For context, the headline reading for the U.S. Consumer Price Index rose for the second month in a row in August, reaching a year-on-year growth of 3.7% from 3.2% in July. 

That was largely due to high pump prices of gasoline which accounted for more than half of the increase — a phenomenon that could put renewed pressure on inflation fighters at the Fed. The central bank’s desired inflation remains at a max 2% per year and it has vowed to get there with more rate hikes if necessary.

The Fed aside, an interest rate decision in China played out largely as expected. The Bank of England and the Bank of Japan are also set to decide on interest rates this week.

U.S. crude, fuel stockpiles down last week

U.S. stockpiles of crude oil and fuel products fell across the board last week as exports surged and imports fell amid a cutback as well in refining activity as the busy summer driving period ended, the government reported Wednesday.

The U.S. crude inventory balance fell by 2.136 million barrels during the week ended Sept. 15, according to the Weekly Petroleum Status Report of the U.S. Energy Information Administration, or EIA. Analysts tracked by Investing.com had expected a crude build of 0.25M barrels instead for last week to add to the 3.955M gain in the prior week to Sept. 8.

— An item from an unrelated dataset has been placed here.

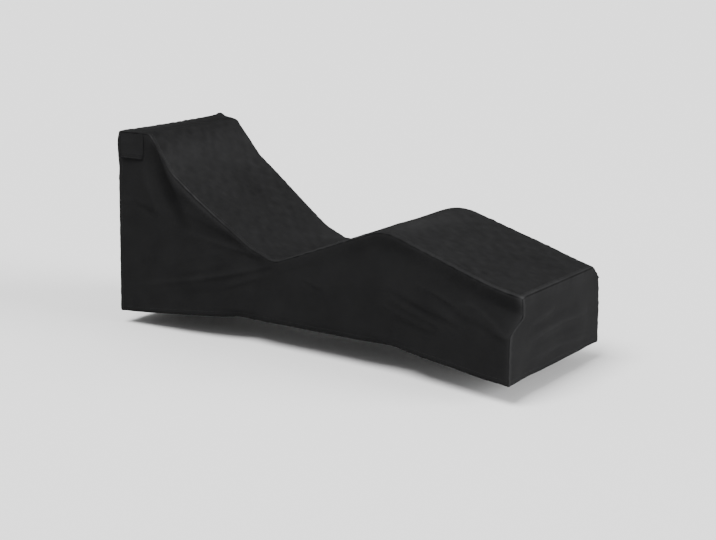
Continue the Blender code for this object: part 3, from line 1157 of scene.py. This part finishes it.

On the fuels side, the EIA reported a gasoline inventory decline of 0.831M barrels. The forecast consensus had been for a gasoline build of 1.1M barrels that would have added to the prior week’s build of 5.561M. Automotive fuel gasoline is the No. 1 U.S. fuel product.

With distillate stockpiles, there was a drop of  2.867M barrels versus the expected gain of 1.05M and the prior week’s rise of 3.931M. Distillates are refined into heating oil, diesel for trucks, buses, trains and ships and fuel for jets.

“We had runaway exports of crude versus lower imports last week, that’s basically what it came down to,” said John Kilduff, partner at New York energy hedge fund Again Capital and a regular commentator on the trends and statistics in oil. “Also, refiners seem to have started dialing back a little on runs with the end of the peak summer driving season.”

Exports of U.S. crude climbed to a whopping 5.067M barrels per day last week versus the prior week’s 3.09M. Imports averaged 6.5M daily last week, down 1.1M from the previous week.  Refineries ran at 91.9% of their operable capacity last week, against a previous rate of more than 93%.

The estimated production of crude oil for last week remained at a 3-year high of 12.9 million barrels despite the EIA of late indicating declines in monthly output by U.S. oil drillers in its separately-published drilling productivity reports.